Aux États-Unis, la mobilisation s’accentue
D’après une analyse menée par le média américain ProPublica, la pollution de l’air serait dans cette zone "plus toxique en produits chimiques cancérigènes que 99,6% des zones industrialisées" des États-Unis. Des niveaux qui pourraient tripler avec l’arrivée du "sunshine project" estiment les journalistes d’investigation. L’usine qui devait produire du polyester, des canalisations ou encore des carrosseries de voitures, a ainsi vu ses "permis d'émission atmosphérique" révoqués par la justice suite à la forte contestation des riverains.
"Il y a une accentuation de la mobilisation ces dernières années", reconnait Flore Berlingen.

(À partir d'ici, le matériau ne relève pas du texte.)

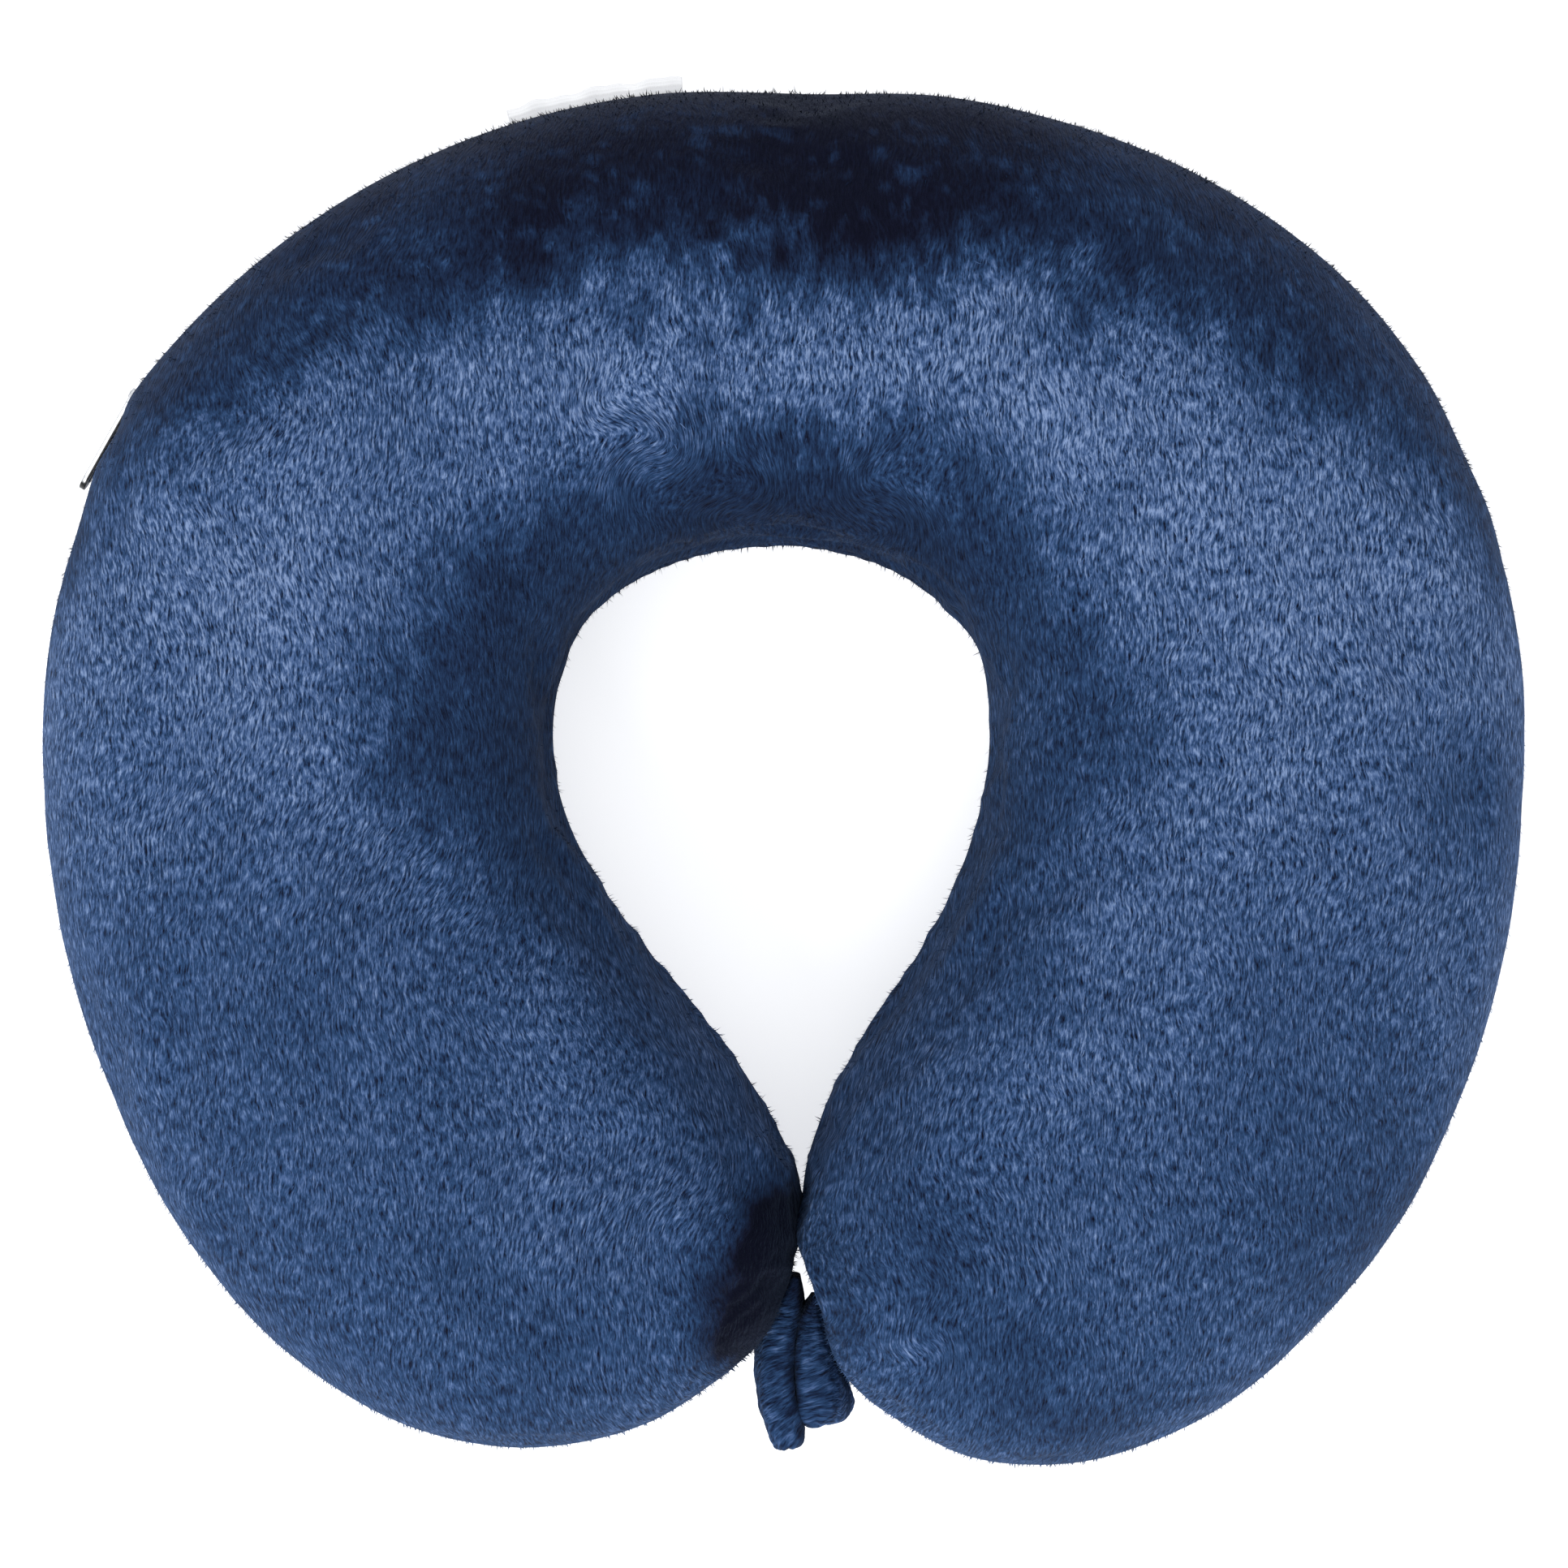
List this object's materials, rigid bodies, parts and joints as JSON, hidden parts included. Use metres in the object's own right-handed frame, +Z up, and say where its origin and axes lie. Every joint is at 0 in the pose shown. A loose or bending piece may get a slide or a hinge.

Pour l’experte, le lien entre les impacts de l’industrie pétrochimique et l’urgence climatique se développent de plus en plus, en témoigne la présence de la Plastic Pollution Coalition lors de la grande marche climat qui a pris place dimanche 17 septembre dans les rues de New York. Un mouvement qui tarde toutefois à émerger au niveau européen, où les discussions se concentrent majoritairement autour de la gestion des déchets plastiques. "Nous importons la majeure partie du plastique vierge utilisé eu Europe et n’en subissons donc pas directement toutes les conséquences. En tout cas pas à la hauteur de notre consommation de plastique", rappelle Flore Berlingen.